++++ Supplied data

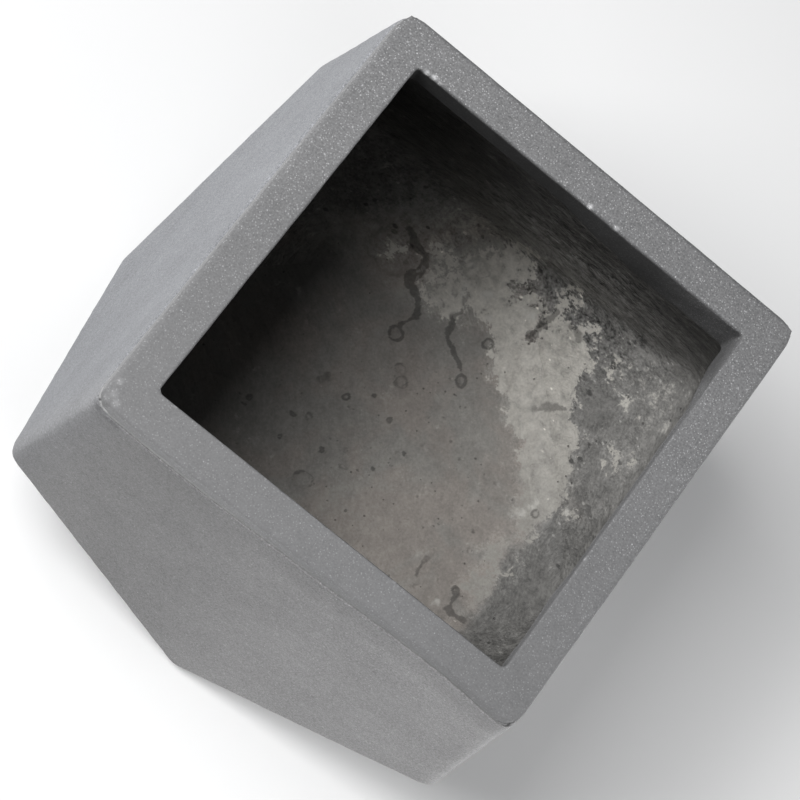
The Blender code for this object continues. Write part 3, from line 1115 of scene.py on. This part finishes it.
def filmed_cement(tree, found, base, cement):
    """Puts a pale wash and a ragged film with whiter spots on cement; also gives how solid the film is."""
    film = field(tree, "film")
    reach = varied(tree, (found.ragged, 1.3), (found.grain, 0.5), start=film)
    beside_film = times(tree, between(tree, film, 0.0, 0.4), between(tree, found.across, 0.0, 0.08))
    dragged = times(tree, scaled(tree, found.lines, 0.5, -0.25), beside_film)
    reach = calc(tree, "ADD", reach, dragged)
    cement = lit(tree, cement, scaled(tree, between(tree, reach, 0.10, 0.55), 0.32, 1.0))
    thin = between(tree, found.mottles, 0.34, 0.56, 0.70, 1.0)
    reach = varied(tree, (found.mottles, 1.2), start=reach)
    further_out = calc(tree, "ADD", found.axes["X"], found.axes["Y"])
    edge_low = between(tree, further_out, 0.332, 0.375, 0.46, 0.30)
    edge_high = between(tree, further_out, 0.332, 0.375, 0.55, 0.85)
    solid = times(tree, between(tree, reach, edge_low, edge_high), thin)
    patchy = varied(tree, (found.mottles, 0.8), (found.grain, 0.6), (found.ragged, 0.5))
    pale = lit(tree, grey(base * PALE_GAIN, (1.04, 1.0, 0.92)), patchy)
    pale = lit(tree, pale, between(tree, found.across, -0.14, 0.10, 0.74, 1.22))
    colour = blend(tree, solid, cement, pale)
    whiter = varied(tree, (found.ragged, 1.6), (found.mottles, 1.2), start=field(tree, "white"))
    white = between(tree, whiter, 0.20, 0.90)
    return blend(tree, times(tree, white, 0.8), colour, grey(base * WHITE_GAIN, (1.02, 1.0, 0.94))), solid


def stained_cement(name, base, made_lines, streak, mottle, relief):
    """Cement inside the hollow: brushed or floated, with pale film, dark dried runs, pits and specks.

    `made_lines` makes the strokes; `streak` and `mottle` say how strongly they and the patches show, and
    `relief` is the strokes' depth.
    """
    material, tree, shader = new_material(name)
    found = hollow_patterns(tree, made_lines)
    cement = bare_cement(tree, found, base, streak, mottle)
    colour, solid = filmed_cement(tree, found, base, cement)
    drawn = field(tree, "stain")
    stain = between(tree, varied(tree, (found.mottles, 1.6), start=drawn), 0.10, 0.75)
    colour = marked(tree, colour, times(tree, stain, between(tree, drawn, 0.0, 0.3)), 0.72, 0.26)
    pits = flecks(tree, found.spot, 120, 0.60, 0.17, 0.5)
    pits = times(tree, pits, between(tree, found.blotches, 0.46, 0.56))
    colour = marked(tree, colour, pits, 0.7, 0.30)
    specks = flecks(tree, found.spot, 190, 0.20, 0.20)
    if found.brushed:
        torn = flecks(tree, place(tree, (0.32, 0.9, 1.0)), 100, 0.70, 0.30, 0.5)
        torn = times(tree, torn, between(tree, found.ragged, 0.44, 0.54))
        torn = times(tree, torn, scaled(tree, solid, -0.8, 1.0))
        colour = marked(tree, colour, torn, 0.75, 0.18)
        dashes = flecks(tree, place(tree, (0.34, 0.9, 1.0)), 150, 0.5, 0.25, 0.6)
        specks = calc(tree, "MAXIMUM", specks, dashes)
    colour = marked(tree, colour, specks, 0.7, 2.2 if found.brushed else 1.4)
    height = varied(tree, (found.lines, streak), (found.grain, 0.30), (found.mottles, 0.7))
    height = calc(tree, "SUBTRACT", height, pits)
    surface(tree, shader, colour, between(tree, found.blotches, 0.2, 0.8, 0.58, 0.80), height, relief, 0.9)
    return material


def glass_mat_material():
    """Woven glass scrim wetted out with cement, seen only at cut edges."""
    material, tree, shader = new_material("glass_mat")
    spot = place(tree)
    values = {"Vector": spot, "Scale": 130.0, "Distortion": 0.6}
    threads = [node(tree, "ShaderNodeTexWave", values, bands_direction=axis) for axis in "XZ"]
    weave = calc(tree, "MAXIMUM", *(thread.outputs["Fac"] for thread in threads))
    soaked = clouds(tree, spot, 40, 4)
    colour = blend(tree, weave, grey(0.20), grey(0.42))
    colour = blend(tree, between(tree, soaked, 0.4, 0.65), colour, grey(0.20))
    surface(tree, shader, colour, between(tree, soaked, 0.3, 0.7, 0.45, 0.8), weave, 0.0004)
    return material


def stage_material():
    material, tree, shader = new_material("stage")
    tint = clouds(tree, place(tree), 3, 2)
    tree.links.new(between(tree, tint, 0.3, 0.7, 0.9, 0.95), shader.inputs["Roughness"])
    shader.inputs["Base Color"].default_value = (0.82, 0.82, 0.82, 1.0)
    return material


# ---------------------------------------------------------------- camera, floor and light

CAMERA_LENS = 118.86  # mm, on a 36 mm sensor
CAMERA_AIM = (-0.0199, -0.0544, HEIGHT)
CAMERA_DISTANCE = 2.010
CAMERA_AZIMUTH = math.radians(-108.15)
CAMERA_TILT = math.radians(18.0)
CAMERA_ROLL = math.radians(-56.37)


def add_camera():
    """A steep view from above, turned so that the rim's square stands on a corner."""
    level = Vector((math.cos(CAMERA_AZIMUTH), math.sin(CAMERA_AZIMUTH), 0))
    back = level * math.sin(CAMERA_TILT) + Vector((0, 0, math.cos(CAMERA_TILT)))
    plain_up = (Vector((0, 0, 1)) - back * back.z).normalized()
    plain_right = plain_up.cross(back)
    up = plain_up * math.cos(CAMERA_ROLL) + plain_right * math.sin(CAMERA_ROLL)
    right = up.cross(back)
    data = bpy.data.cameras.new("camera")
    data.lens = CAMERA_LENS
    data.clip_start = 0.05
    camera = new_object("camera", data)
    turn = Matrix((right, up, back)).transposed().to_4x4()
    camera.matrix_world = Matrix.Translation(Vector(CAMERA_AIM) + back * CAMERA_DISTANCE) @ turn
    bpy.context.scene.camera = camera


LIGHT_DISTANCE = 2.6
LIGHT_SIZE = 1.2


def add_light(name, azimuth, elevation, power):
    """A square soft light that looks at the middle of the object, from angles in degrees."""
    turn, rise = math.radians(azimuth), math.radians(elevation)
    back = Vector((math.cos(turn) * math.cos(rise), math.sin(turn) * math.cos(rise), math.sin(rise)))
    data = bpy.data.lights.new(name, "AREA")
    data.shape = "SQUARE"
    data.size = LIGHT_SIZE
    data.energy = power
    light = new_object(name, data)
    light.location = Vector((0, 0, HEIGHT / 2)) + back * LIGHT_DISTANCE
    light.rotation_mode = "QUATERNION"
    light.rotation_quaternion = back.to_track_quat("Z", "Y")


def add_stage():
    bm = bmesh.new()
    bmesh.ops.create_circle(bm, cap_ends=True, segments=64, radius=6.0)
    floor = new_object("stage_floor", mesh_from(bm))
    floor.data.materials.append(stage_material())


def add_world():
    world = bpy.data.worlds.new("studio")
    world.use_nodes = True
    sky = world.node_tree.nodes["Background"].inputs
    sky["Color"].default_value = (0.93, 0.96, 1.0, 1.0)
    sky["Strength"].default_value = 0.12
    bpy.context.scene.world = world
    bpy.context.scene.view_settings.view_transform = "Standard"


def build():
    face_material = speckled_cement(
        "face_cement", FACE_GREY, tints=((1.005, 1.027, 1.085), (1.01, 1.0, 1.005)),
        grain_gain=1.4, blotch_gain=0.38, faint=(0.90, 0.30), bright=(0.30, 0.65), near_share=1.05)
    rim_material = speckled_cement(
        "rim_cement", RIM_GREY, tints=((1.0, 1.0, 1.015), (1.0, 1.0, 1.015)),
        grain_gain=1.2, blotch_gain=0.30, faint=(0.95, 0.95), bright=(0.50, 1.00), near_share=0.50)
    mortar = mortar_material()
    hollow_material = stained_cement("brushed_cement", HOLLOW_GREY, brushed_lines, 0.50, 1.6, 0.0024)
    floor_material = stained_cement("screed_cement", HOLLOW_GREY, swept_lines, 0.10, 0.60, 0.0005)
    cove_material = stained_cement("cove_mortar", HOLLOW_GREY, brushed_lines, 0.45, 1.4, 0.0016)

    face_skin(face_material)
    scrim_skin(glass_mat_material())
    rim_casting(rim_material)
    mortar_bead(mortar)
    backing_skin(hollow_material)
    floor_skin(floor_material)
    for number in range(1, 5):
        cove_skin(number, cove_material)

    add_camera()
    add_stage()
    add_world()
    add_light("key", 180, 66, 36)
    add_light("side", 201, 48, 51)
    add_light("low", -20, 12, 50)


build()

++++++++

_Task details_
Take every line from the data above that holds "scene" and copy it out.

_Correct result_
The Blender code for this object continues. Write part 3, from line 1115 of scene.py on. This part finishes it.
    bpy.context.scene.camera = camera
    bpy.context.scene.world = world
    bpy.context.scene.view_settings.view_transform = "Standard"